====== Information provided ======
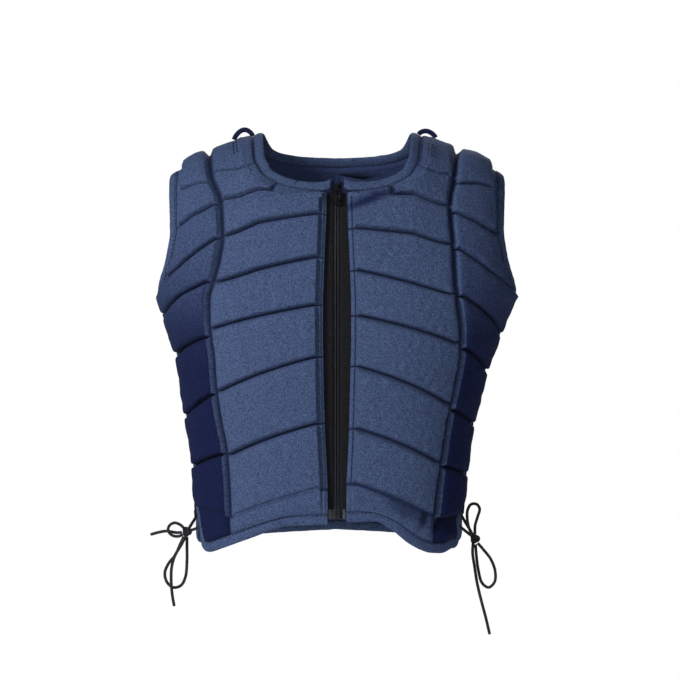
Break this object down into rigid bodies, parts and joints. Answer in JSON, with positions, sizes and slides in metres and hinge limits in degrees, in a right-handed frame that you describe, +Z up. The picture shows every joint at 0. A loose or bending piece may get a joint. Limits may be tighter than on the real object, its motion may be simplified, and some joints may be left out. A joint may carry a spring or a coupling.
{
  "type": "equestrian body protector",
  "caption": "Sleeveless body protector of navy foam blocks in cloth: front zip, back panel, bound edges, and a black lace down each open side that ends in a bow",
  "frame": {"origin": "midway between the shoulders, at the height that the shoulder seams hang from", "axes": "+Z up, front of the body faces -Y, the wearer's right side is at -X"},
  "size_m": [0.3667, 0.2215, 0.504],
  "materials": {
    "padded_cloth": "matt woven navy cloth over foam blocks",
    "binding_cloth": "folded navy cloth binding with a stitched edge",
    "loop_cloth": "dark navy webbing",
    "zip_tape": "black woven tape",
    "zip_coil": "black nylon coil",
    "zip_metal": "black enamel, satin",
    "zip_film": "grey translucent film",
    "webbing": "black webbing",
    "cord": "black braided cord"
  },
  "bodies": {
    "vest": {"front_panel_right": "padded_cloth", "front_panel_left": "padded_cloth", "back_panel": "padded_cloth", "hem_binding_right": "binding_cloth", "hem_binding_left": "binding_cloth", "hem_binding_back": "binding_cloth", "armhole_binding_right": "binding_cloth", "armhole_binding_left": "binding_cloth", "neck_binding_right": "binding_cloth", "neck_binding_left": "binding_cloth", "neck_binding_back": "binding_cloth", "zip_tape_right": "zip_tape", "zip_tape_left": "zip_tape", "zip_coil_right": "zip_coil", "zip_coil_left": "zip_coil", "zip_top_stop_right": "zip_metal", "zip_top_stop_left": "zip_metal", "zip_end_film_right": "zip_film", "zip_end_film_left": "zip_film", "zip_box_right": "zip_metal", "zip_pin_left": "zip_metal", "zip_slider": "zip_metal", "shoulder_loop_right": "loop_cloth", "shoulder_loop_left": "loop_cloth", "lace_loops_front_right": "webbing", "lace_loops_back_right": "webbing", "lace_right": "cord", "bow_knot_right": "cord", "bow_small_loop_right": "cord", "bow_large_loop_right": "cord", "bow_long_end_right": "cord", "lace_loops_front_left": "webbing", "lace_loops_back_left": "webbing", "lace_left": "cord", "bow_knot_left": "cord", "bow_small_loop_left": "cord", "bow_large_loop_left": "cord", "bow_long_end_left": "cord", "bow_short_end_right": "cord"},
    "puller": {"zip_puller": "zip_metal"}
  },
  "joints": [
    {"name": "puller_swing", "type": "hinge", "parent": "vest", "child": "puller", "pos_m": [0, -0.08772, -0.04238], "axis": [-1, 0, 0], "range_deg": [0, 150]}
  ]
}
======
* _Request_
All the data must be duplicated exactly, with nothing added or removed.

* _Output_
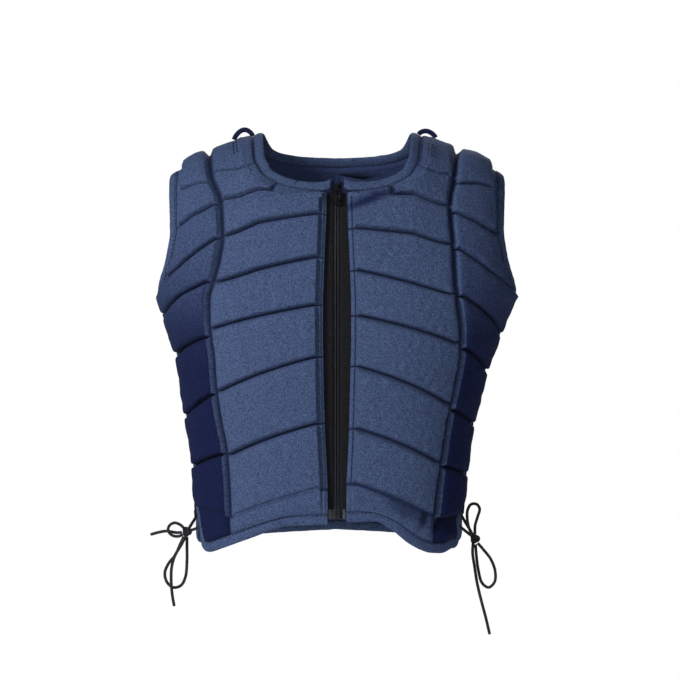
Break this object down into rigid bodies, parts and joints. Answer in JSON, with positions, sizes and slides in metres and hinge limits in degrees, in a right-handed frame that you describe, +Z up. The picture shows every joint at 0. A loose or bending piece may get a joint. Limits may be tighter than on the real object, its motion may be simplified, and some joints may be left out. A joint may carry a spring or a coupling.
{
  "type": "equestrian body protector",
  "caption": "Sleeveless body protector of navy foam blocks in cloth: front zip, back panel, bound edges, and a black lace down each open side that ends in a bow",
  "frame": {"origin": "midway between the shoulders, at the height that the shoulder seams hang from", "axes": "+Z up, front of the body faces -Y, the wearer's right side is at -X"},
  "size_m": [0.3667, 0.2215, 0.504],
  "materials": {
    "padded_cloth": "matt woven navy cloth over foam blocks",
    "binding_cloth": "folded navy cloth binding with a stitched edge",
    "loop_cloth": "dark navy webbing",
    "zip_tape": "black woven tape",
    "zip_coil": "black nylon coil",
    "zip_metal": "black enamel, satin",
    "zip_film": "grey translucent film",
    "webbing": "black webbing",
    "cord": "black braided cord"
  },
  "bodies": {
    "vest": {"front_panel_right": "padded_cloth", "front_panel_left": "padded_cloth", "back_panel": "padded_cloth", "hem_binding_right": "binding_cloth", "hem_binding_left": "binding_cloth", "hem_binding_back": "binding_cloth", "armhole_binding_right": "binding_cloth", "armhole_binding_left": "binding_cloth", "neck_binding_right": "binding_cloth", "neck_binding_left": "binding_cloth", "neck_binding_back": "binding_cloth", "zip_tape_right": "zip_tape", "zip_tape_left": "zip_tape", "zip_coil_right": "zip_coil", "zip_coil_left": "zip_coil", "zip_top_stop_right": "zip_metal", "zip_top_stop_left": "zip_metal", "zip_end_film_right": "zip_film", "zip_end_film_left": "zip_film", "zip_box_right": "zip_metal", "zip_pin_left": "zip_metal", "zip_slider": "zip_metal", "shoulder_loop_right": "loop_cloth", "shoulder_loop_left": "loop_cloth", "lace_loops_front_right": "webbing", "lace_loops_back_right": "webbing", "lace_right": "cord", "bow_knot_right": "cord", "bow_small_loop_right": "cord", "bow_large_loop_right": "cord", "bow_long_end_right": "cord", "lace_loops_front_left": "webbing", "lace_loops_back_left": "webbing", "lace_left": "cord", "bow_knot_left": "cord", "bow_small_loop_left": "cord", "bow_large_loop_left": "cord", "bow_long_end_left": "cord", "bow_short_end_right": "cord"},
    "puller": {"zip_puller": "zip_metal"}
  },
  "joints": [
    {"name": "puller_swing", "type": "hinge", "parent": "vest", "child": "puller", "pos_m": [0, -0.08772, -0.04238], "axis": [-1, 0, 0], "range_deg": [0, 150]}
  ]
}